А если стоять в церкви, то где Грузия? Там... Погодите, не могу сообразить... Справа, кажется. По ту сторону церковной ограды... А у меня правый бок особенно чувствителен, и пальто тоньше батиста... Пальто... Да...

Я москвичка? Да? Господи, какая ей еще нужна Грузия... Я так много времени провела с нею, так долго и страстно унижалась — а потом поняла, что писать от ее имени все рано не смогу — для меня это все равно, что писать по-грузински... Еще раньше я убедилась в том, что заставить ее самое рассказать о себе словами написанными также невозможно. А жаль... Жаль?!

У меня от вечного сидения дома в халате подмышки, кажется, спустились до локтей, и руки растут от пояса, а это еще больше затрудняет работу. Я даже не чувствую влаги под мышками — я не могу поднять руку — два слоя кожи и два слоя фланели между предплечьем и ребрами теперь все равно что мясо. Пот и кровь одно и то же — воздух в комнате стал кислым и розовым — отцовские книги разбухли и покрылись густой и кустистой, как мои волосы, плесенью. Так густо, так вязко все, что кирпичную стену, наверно, запросто можно продавить пальцем. Мне страшно открыть форточку, я боюсь выпустить теплый воздух — и сама я не хочу выходить: здесь я одна, здесь мой дом, здесь я надышала себе баню. С Наной мы теперь говорим только по телефону.
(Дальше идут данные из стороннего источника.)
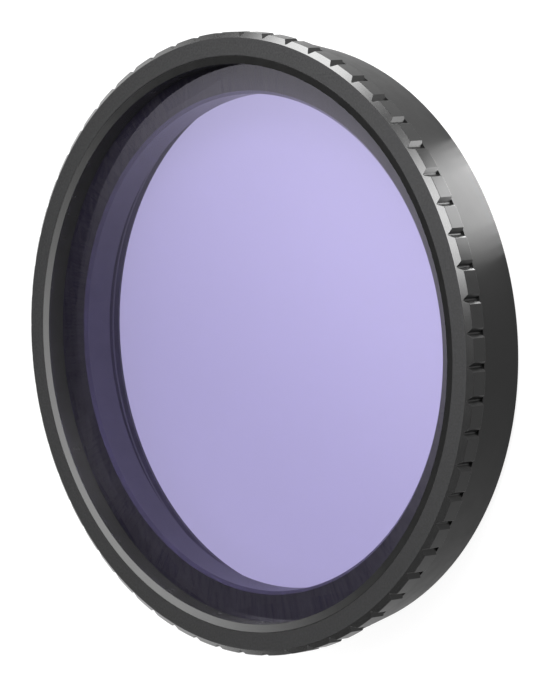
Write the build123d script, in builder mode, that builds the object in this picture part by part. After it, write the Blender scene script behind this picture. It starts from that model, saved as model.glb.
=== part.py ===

Первая среди придурков — аристократка, волшебница, любимое уродище, счастье ваше, кусок живого несвежего мяса, только на четверть грузинка — и от этой четверти больна и неуклюжа, потому что кровь в ее жилах плохо смешалась — там две крови...

У нее короткие ноги, толстая скрипучая шейка, подбородка нет вовсе, и нос по-собачьи вздернут. Она мала и полновата, кожа ее — жирная, пористая и сильная. И руки сильные: однажды она меня чуть не задушила.

Я не родилась слабоумной, потому я и не могу жить со своим слабоумием в согласии и мире. А оно именно живет, движется, оно появилось, как маленькое зернышко — а потом развилось, выросло, стало большим и тяжелым; оно у меня — взрослый сын в животе: я краснею, мычу и никак не могу разродиться. Если мне случается думать — то я совсем как во сне, когда надо идти, а ноги врастают в землю, руки становятся травой, а голова — тяжелым вонючим цветком на тонком стебле. И — шумный шабаш ассоциаций, вызванных всего лишь неточностью мысли. При малейшем моем шевелении они возникают из ничего, толпятся вокруг меня, пялятся, а я стою одна перед ними в недоумении и нестройности и не знаю, что делать дальше и как продолжать.

Нана свободна от этого. Она, когда закрывает глаза, видит коричневую темноту, а не сны. Ту самую коричневую темноту, которая была до рождения и которая подтверждает для нас бессмертие души: если мы помним даже небытие — то как же умереть... Будь я ею, Наной, я сжала бы темноту ресницами, от этого она сделалась бы яркой и тонкой, как юмор — как небесный юмор, когда говоришь нечто и подразумеваешь то же, и нет дела до того, поймут или выбранят. Я не боялась бы красок, боли, вони... Нет, не браните меня. У меня нет спасительного сюжета... Если бы Нана не была немножко грузинкой, она была бы само совершенство, потому что глупость — ее природа, глупость — как лень-матушка — появилась на свет прежде Наны, и не грозит этой маленькой розовой богатырше нехорошая драма расставания тела с разумом. Нам бы кой-чем поменяться... Я так мечтаю о не-болезненном слабоумии (я знаю, даже капризы его замечательны и оригинальны, потому что из-за отсутствия фантазии они и на капризы-то не похожи), я не глядя отдала бы взамен и чистоту крови, и сны, и прочие развлечения.